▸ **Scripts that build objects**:
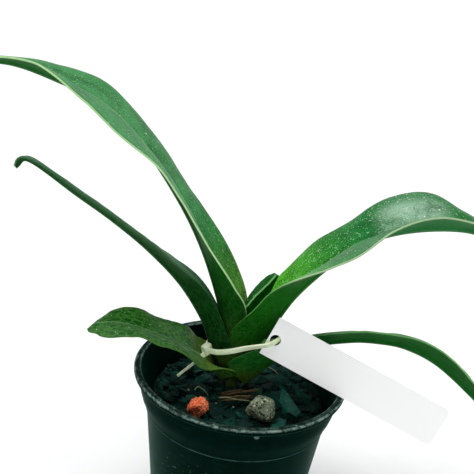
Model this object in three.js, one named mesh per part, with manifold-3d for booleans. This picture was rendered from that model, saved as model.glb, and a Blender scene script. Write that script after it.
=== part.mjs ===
// A young slipper orchid, Paphiopedilum praestans, in a round green nursery pot.
// Six strap leaves stand in two ranks and clasp one another round a short stem.
// A cream tie holds a blank white tag to the fan of leaves. Millimetres, +Z up.
// The origin is the middle of the pot's flat underside, and -Y faces the viewer.
import * as THREE from 'three';
import { mergeVertices } from 'three/addons/utils/BufferGeometryUtils.js';
import Module from 'manifold-3d';

const wasm = await Module();
wasm.setup();

const { abs, cos, sin, sqrt, PI, min, max } = Math;
const { clamp, degToRad, lerp, smoothstep } = THREE.MathUtils;

// Pot: a four inch round nursery pot with a flared collar and a rolled rim
const POT_HEIGHT = 95;
const RIM_RADIUS = 54;
const MOUTH_RADIUS = 50.6;
const RIM_DEPTH = 3.4;
const COLLAR_RADIUS = 50.3;
const COLLAR_DEPTH = 22.5;
const BODY_TOP_RADIUS = 46.2;
const BODY_FOOT_RADIUS = 37.8;
const POT_WALL = 1.2;
const POT_FLOOR = 1.6;
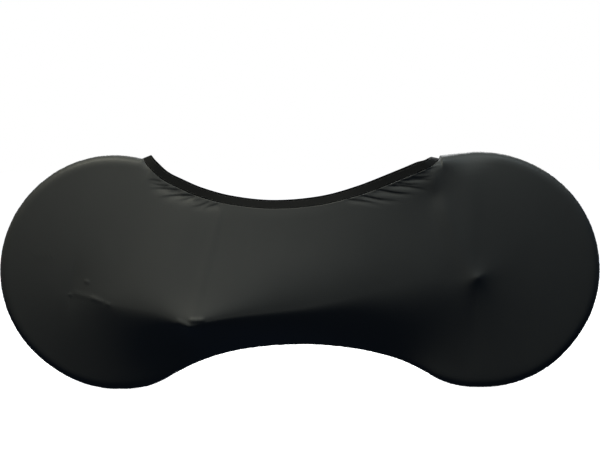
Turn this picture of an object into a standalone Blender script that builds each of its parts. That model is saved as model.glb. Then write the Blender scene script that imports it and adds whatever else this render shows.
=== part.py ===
# Stretch-knit bicycle cover, worn: a hollow sleeve with a closed bottom and ends and a long
# open mouth on top. Two side panels meet in one seam round the middle plane, and a flat
# elastic band runs round the mouth. +X is the length, +Z is up, the origin is on the floor
# below the middle. Every surface is a half-width, read as a distance from the middle plane.

import math
from bisect import bisect_right
from collections import namedtuple

import bmesh
import bpy
from mathutils import Vector

# Driving dimensions, in metres
LOBE_SPACING = 1.154        # between the middles of the two round lobes
LOBE_RADIUS = 0.370         # outer radius of a lobe
WAIST_RISE = 0.141          # bottom seam above the floor, midway between the lobes
LOBE_ROLL = 0.030           # half-width and depth of the rolled edge of a lobe
WAIST_ROLL = 0.010          # the same under the waist, where the panels meet like a keel
FRONT_ROLL = 0.058          # half-width of the flat top beside the front end of the mouth
FRONT_SLOPE = 0.100         # slope of the straight seam beside the front end of the mouth
REAR_END_X = -0.5015        # where the mouth's rear end meets the top seam
FRONT_END_X = 0.4445        # where the mouth's front end meets the top seam
PANEL_THICKNESS = 0.0016
BAND_WIDTH = 0.0275
BAND_THICKNESS = 0.0026
BAND_LEAN = math.radians(13.0)
BAND_LEAN_RUN = 0.060       # length of band over which the lean comes in from an end
KEEL_END_X = 0.460          # where the keel edge under the waist has widened to the lobe's roll
KEEL_BLEND = 0.220          # length over which it widens
FRONT_NARROW_RUN = 0.120    # length over which the flat top beside the mouth narrows to the roll
REAR_SEAM_START = 98.0      # degrees round the rear lobe where the top edge starts
FRONT_SEAM_STOP = 84.0      # degrees round the front lobe where the top edge stops
FRAME_STEP = 0.001          # length over which the band's direction is read
SEAM_GAP = 0.0003           # between touching pieces
MERGE_DISTANCE = 0.00002    # joins the lines of a panel where they meet on its crest
CREASE_DEPTH = 0.0032       # of a gather beside the mouth
CREASE_START = 0.3          # share of that depth at the mouth's edge itself
CREASE_RISE = 0.030         # distance into the panel over which a gather deepens
PEAK_FADE = 0.050           # distance from an edge over which a peak comes in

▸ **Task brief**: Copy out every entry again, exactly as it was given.

▸ **Answer**:
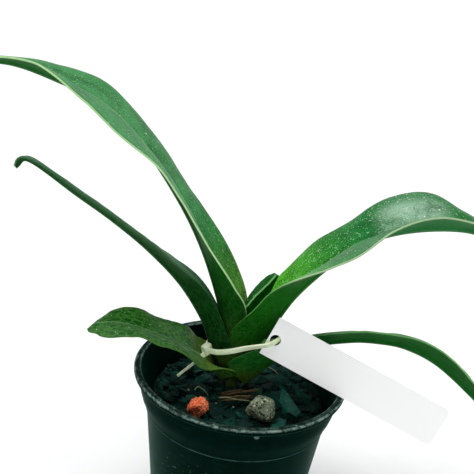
Model this object in three.js, one named mesh per part, with manifold-3d for booleans. This picture was rendered from that model, saved as model.glb, and a Blender scene script. Write that script after it.
=== part.mjs ===
// A young slipper orchid, Paphiopedilum praestans, in a round green nursery pot.
// Six strap leaves stand in two ranks and clasp one another round a short stem.
// A cream tie holds a blank white tag to the fan of leaves. Millimetres, +Z up.
// The origin is the middle of the pot's flat underside, and -Y faces the viewer.
import * as THREE from 'three';
import { mergeVertices } from 'three/addons/utils/BufferGeometryUtils.js';
import Module from 'manifold-3d';

const wasm = await Module();
wasm.setup();

const { abs, cos, sin, sqrt, PI, min, max } = Math;
const { clamp, degToRad, lerp, smoothstep } = THREE.MathUtils;

// Pot: a four inch round nursery pot with a flared collar and a rolled rim
const POT_HEIGHT = 95;
const RIM_RADIUS = 54;
const MOUTH_RADIUS = 50.6;
const RIM_DEPTH = 3.4;
const COLLAR_RADIUS = 50.3;
const COLLAR_DEPTH = 22.5;
const BODY_TOP_RADIUS = 46.2;
const BODY_FOOT_RADIUS = 37.8;
const POT_WALL = 1.2;
const POT_FLOOR = 1.6;
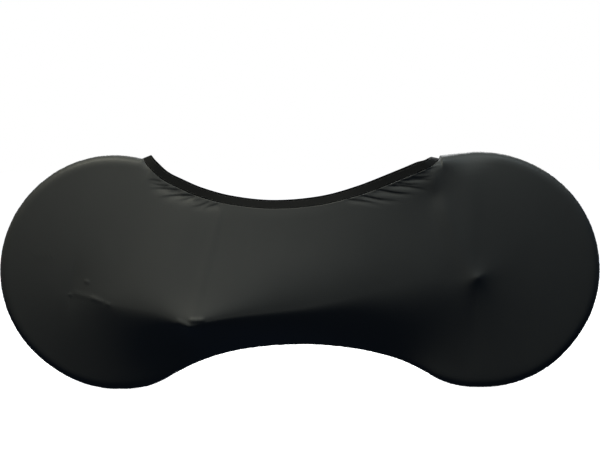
Turn this picture of an object into a standalone Blender script that builds each of its parts. That model is saved as model.glb. Then write the Blender scene script that imports it and adds whatever else this render shows.
=== part.py ===
# Stretch-knit bicycle cover, worn: a hollow sleeve with a closed bottom and ends and a long
# open mouth on top. Two side panels meet in one seam round the middle plane, and a flat
# elastic band runs round the mouth. +X is the length, +Z is up, the origin is on the floor
# below the middle. Every surface is a half-width, read as a distance from the middle plane.

import math
from bisect import bisect_right
from collections import namedtuple

import bmesh
import bpy
from mathutils import Vector

# Driving dimensions, in metres
LOBE_SPACING = 1.154        # between the middles of the two round lobes
LOBE_RADIUS = 0.370         # outer radius of a lobe
WAIST_RISE = 0.141          # bottom seam above the floor, midway between the lobes
LOBE_ROLL = 0.030           # half-width and depth of the rolled edge of a lobe
WAIST_ROLL = 0.010          # the same under the waist, where the panels meet like a keel
FRONT_ROLL = 0.058          # half-width of the flat top beside the front end of the mouth
FRONT_SLOPE = 0.100         # slope of the straight seam beside the front end of the mouth
REAR_END_X = -0.5015        # where the mouth's rear end meets the top seam
FRONT_END_X = 0.4445        # where the mouth's front end meets the top seam
PANEL_THICKNESS = 0.0016
BAND_WIDTH = 0.0275
BAND_THICKNESS = 0.0026
BAND_LEAN = math.radians(13.0)
BAND_LEAN_RUN = 0.060       # length of band over which the lean comes in from an end
KEEL_END_X = 0.460          # where the keel edge under the waist has widened to the lobe's roll
KEEL_BLEND = 0.220          # length over which it widens
FRONT_NARROW_RUN = 0.120    # length over which the flat top beside the mouth narrows to the roll
REAR_SEAM_START = 98.0      # degrees round the rear lobe where the top edge starts
FRONT_SEAM_STOP = 84.0      # degrees round the front lobe where the top edge stops
FRAME_STEP = 0.001          # length over which the band's direction is read
SEAM_GAP = 0.0003           # between touching pieces
MERGE_DISTANCE = 0.00002    # joins the lines of a panel where they meet on its crest
CREASE_DEPTH = 0.0032       # of a gather beside the mouth
CREASE_START = 0.3          # share of that depth at the mouth's edge itself
CREASE_RISE = 0.030         # distance into the panel over which a gather deepens
PEAK_FADE = 0.050           # distance from an edge over which a peak comes in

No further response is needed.